I think that in many ears today this will sound like madness. It's the doctrine of a workaholic, who will send himself to the early grave! This again shows how far we've gone. Please, what's the point in remaining this side of the grave if we're just meant to watch Big Brother, talk for hours about nothing profitable, or browse the Internet looking at photos of people at parties or reading that this footballer said that about another footballer's words about the other? Why bother?

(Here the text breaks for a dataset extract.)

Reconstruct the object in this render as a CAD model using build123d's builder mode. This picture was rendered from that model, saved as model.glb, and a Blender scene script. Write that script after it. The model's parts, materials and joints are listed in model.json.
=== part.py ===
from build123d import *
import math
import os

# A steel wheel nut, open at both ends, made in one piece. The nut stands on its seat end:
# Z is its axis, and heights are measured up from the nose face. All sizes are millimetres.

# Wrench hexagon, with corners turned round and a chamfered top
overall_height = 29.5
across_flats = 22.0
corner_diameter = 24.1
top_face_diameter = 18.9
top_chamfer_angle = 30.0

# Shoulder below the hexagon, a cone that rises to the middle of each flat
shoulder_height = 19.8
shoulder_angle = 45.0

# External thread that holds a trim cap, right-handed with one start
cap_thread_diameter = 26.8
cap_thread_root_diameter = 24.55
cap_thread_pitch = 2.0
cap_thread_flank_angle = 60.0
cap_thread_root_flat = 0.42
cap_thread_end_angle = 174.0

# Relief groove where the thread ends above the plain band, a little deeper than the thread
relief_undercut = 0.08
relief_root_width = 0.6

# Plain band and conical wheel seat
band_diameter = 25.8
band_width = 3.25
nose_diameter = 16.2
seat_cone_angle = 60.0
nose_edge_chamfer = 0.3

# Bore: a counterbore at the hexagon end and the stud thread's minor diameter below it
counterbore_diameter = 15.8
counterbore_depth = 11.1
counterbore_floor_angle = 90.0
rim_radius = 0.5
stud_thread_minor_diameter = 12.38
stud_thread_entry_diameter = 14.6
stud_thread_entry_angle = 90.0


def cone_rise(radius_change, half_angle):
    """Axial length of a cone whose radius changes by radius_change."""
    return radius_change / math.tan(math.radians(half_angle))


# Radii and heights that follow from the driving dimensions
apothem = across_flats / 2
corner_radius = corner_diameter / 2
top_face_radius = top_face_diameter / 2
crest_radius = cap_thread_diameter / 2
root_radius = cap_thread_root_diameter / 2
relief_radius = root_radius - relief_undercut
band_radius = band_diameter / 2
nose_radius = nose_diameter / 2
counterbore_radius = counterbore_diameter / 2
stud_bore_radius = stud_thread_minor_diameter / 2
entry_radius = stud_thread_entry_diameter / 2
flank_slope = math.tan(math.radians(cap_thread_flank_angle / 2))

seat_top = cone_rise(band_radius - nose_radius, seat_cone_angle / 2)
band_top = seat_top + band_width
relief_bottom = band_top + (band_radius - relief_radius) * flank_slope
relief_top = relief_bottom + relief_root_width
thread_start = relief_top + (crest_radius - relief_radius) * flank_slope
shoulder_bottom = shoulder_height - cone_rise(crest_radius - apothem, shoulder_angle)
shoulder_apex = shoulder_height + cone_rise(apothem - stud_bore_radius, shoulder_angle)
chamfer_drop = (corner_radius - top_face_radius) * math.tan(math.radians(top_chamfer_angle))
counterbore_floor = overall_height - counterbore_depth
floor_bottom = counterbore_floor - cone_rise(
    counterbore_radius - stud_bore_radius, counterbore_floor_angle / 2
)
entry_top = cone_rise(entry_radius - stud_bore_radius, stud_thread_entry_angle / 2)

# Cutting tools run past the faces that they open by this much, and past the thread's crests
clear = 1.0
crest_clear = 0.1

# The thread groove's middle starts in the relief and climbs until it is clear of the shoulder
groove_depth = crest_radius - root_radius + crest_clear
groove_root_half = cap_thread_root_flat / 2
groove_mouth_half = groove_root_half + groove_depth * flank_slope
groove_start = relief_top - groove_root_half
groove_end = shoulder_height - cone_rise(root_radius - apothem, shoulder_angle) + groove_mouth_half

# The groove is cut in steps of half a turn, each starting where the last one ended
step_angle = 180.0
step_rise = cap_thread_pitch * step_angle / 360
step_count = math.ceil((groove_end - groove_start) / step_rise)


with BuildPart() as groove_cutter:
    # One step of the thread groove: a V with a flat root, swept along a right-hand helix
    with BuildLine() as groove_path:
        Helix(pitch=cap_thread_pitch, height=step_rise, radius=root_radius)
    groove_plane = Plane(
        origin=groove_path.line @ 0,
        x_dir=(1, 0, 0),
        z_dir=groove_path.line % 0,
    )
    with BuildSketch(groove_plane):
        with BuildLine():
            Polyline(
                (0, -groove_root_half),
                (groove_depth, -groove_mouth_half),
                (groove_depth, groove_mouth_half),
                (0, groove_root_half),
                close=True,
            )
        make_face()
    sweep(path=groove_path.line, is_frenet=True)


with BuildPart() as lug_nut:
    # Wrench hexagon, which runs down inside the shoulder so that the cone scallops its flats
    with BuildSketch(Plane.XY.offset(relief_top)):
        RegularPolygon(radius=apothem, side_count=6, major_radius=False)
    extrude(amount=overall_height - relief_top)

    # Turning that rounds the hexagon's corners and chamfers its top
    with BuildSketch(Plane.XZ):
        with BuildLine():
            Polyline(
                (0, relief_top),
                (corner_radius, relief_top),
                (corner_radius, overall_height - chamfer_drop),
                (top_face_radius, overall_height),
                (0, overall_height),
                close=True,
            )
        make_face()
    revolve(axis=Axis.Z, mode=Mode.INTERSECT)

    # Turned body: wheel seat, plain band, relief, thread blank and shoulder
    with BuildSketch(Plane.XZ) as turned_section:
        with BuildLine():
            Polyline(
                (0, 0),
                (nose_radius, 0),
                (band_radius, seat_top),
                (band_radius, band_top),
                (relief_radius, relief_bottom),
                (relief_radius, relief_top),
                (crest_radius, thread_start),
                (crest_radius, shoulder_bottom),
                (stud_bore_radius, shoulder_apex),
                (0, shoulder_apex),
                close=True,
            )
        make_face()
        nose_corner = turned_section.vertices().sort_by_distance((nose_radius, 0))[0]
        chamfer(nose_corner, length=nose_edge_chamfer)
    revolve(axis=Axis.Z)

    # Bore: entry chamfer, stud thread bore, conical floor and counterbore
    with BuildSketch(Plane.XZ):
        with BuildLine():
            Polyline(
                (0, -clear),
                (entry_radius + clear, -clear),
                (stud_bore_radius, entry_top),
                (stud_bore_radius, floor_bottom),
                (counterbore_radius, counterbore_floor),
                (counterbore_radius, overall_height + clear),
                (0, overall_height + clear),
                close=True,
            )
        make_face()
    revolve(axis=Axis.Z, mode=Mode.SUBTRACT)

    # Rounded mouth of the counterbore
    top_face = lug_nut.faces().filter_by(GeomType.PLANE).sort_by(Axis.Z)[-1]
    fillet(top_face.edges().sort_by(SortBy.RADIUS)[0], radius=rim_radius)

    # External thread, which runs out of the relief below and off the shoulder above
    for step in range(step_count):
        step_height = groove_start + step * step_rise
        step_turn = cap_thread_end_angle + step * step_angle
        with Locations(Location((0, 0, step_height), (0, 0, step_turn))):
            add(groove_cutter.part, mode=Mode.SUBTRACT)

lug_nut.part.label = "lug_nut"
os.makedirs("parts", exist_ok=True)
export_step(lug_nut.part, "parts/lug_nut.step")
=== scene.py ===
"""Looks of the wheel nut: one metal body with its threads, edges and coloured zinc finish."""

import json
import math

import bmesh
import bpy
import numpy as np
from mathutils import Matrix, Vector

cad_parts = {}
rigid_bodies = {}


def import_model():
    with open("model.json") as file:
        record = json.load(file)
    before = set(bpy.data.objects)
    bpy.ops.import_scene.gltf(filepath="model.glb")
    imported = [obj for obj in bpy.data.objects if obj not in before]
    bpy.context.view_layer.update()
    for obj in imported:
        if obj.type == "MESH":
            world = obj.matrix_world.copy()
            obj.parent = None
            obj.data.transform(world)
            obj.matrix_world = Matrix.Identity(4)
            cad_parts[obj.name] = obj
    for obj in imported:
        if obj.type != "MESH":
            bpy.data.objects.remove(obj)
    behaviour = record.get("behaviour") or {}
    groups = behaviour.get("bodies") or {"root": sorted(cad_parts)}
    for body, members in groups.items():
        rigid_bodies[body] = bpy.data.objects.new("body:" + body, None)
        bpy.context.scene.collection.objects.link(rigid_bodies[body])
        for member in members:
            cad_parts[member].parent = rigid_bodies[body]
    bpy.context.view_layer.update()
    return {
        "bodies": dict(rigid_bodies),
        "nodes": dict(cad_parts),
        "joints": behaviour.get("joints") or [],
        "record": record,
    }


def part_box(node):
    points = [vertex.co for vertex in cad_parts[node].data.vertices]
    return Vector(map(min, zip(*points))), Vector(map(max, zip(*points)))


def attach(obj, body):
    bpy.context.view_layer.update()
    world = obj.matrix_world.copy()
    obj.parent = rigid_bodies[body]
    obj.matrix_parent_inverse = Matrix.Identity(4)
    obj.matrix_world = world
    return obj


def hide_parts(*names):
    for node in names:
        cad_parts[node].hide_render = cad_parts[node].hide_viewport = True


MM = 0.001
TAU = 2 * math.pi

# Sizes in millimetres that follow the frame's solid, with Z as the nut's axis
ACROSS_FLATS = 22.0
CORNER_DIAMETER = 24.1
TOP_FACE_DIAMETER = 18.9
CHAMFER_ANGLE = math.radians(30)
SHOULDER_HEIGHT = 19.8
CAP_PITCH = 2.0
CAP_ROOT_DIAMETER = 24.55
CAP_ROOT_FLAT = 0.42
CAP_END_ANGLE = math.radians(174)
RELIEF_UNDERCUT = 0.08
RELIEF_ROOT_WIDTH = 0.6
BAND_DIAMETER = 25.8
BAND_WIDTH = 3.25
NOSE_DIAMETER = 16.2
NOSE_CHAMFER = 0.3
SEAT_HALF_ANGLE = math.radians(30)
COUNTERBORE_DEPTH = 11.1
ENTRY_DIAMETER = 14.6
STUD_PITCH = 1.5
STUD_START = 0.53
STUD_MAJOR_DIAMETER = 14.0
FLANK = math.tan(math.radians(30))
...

According to the Bible, only those who work can truly appreciate rest. Only when we use our six days well, will we truly enjoy God's marvellous gift of the weekly Sabbath. Only when our lives are invested properly, can we look forward with understanding to the heavenly rest which is coming, instead of looking back with regret that we won't have something more to show for it.

2 comments:

Ned Kelly said...

(Tongue-in-cheek), so what about all those hours spent running? Presumably you indulge in intellectual ruminations, as I do when I spend countless hours motorcycling across Australia's broad expanses.

David Anderson said...

Ooh, that's an easy one. When I'm running I need less sleep, sleep more deeply and am more alert the rest of the day. Whether I do any thinking depends on the mood I'm in!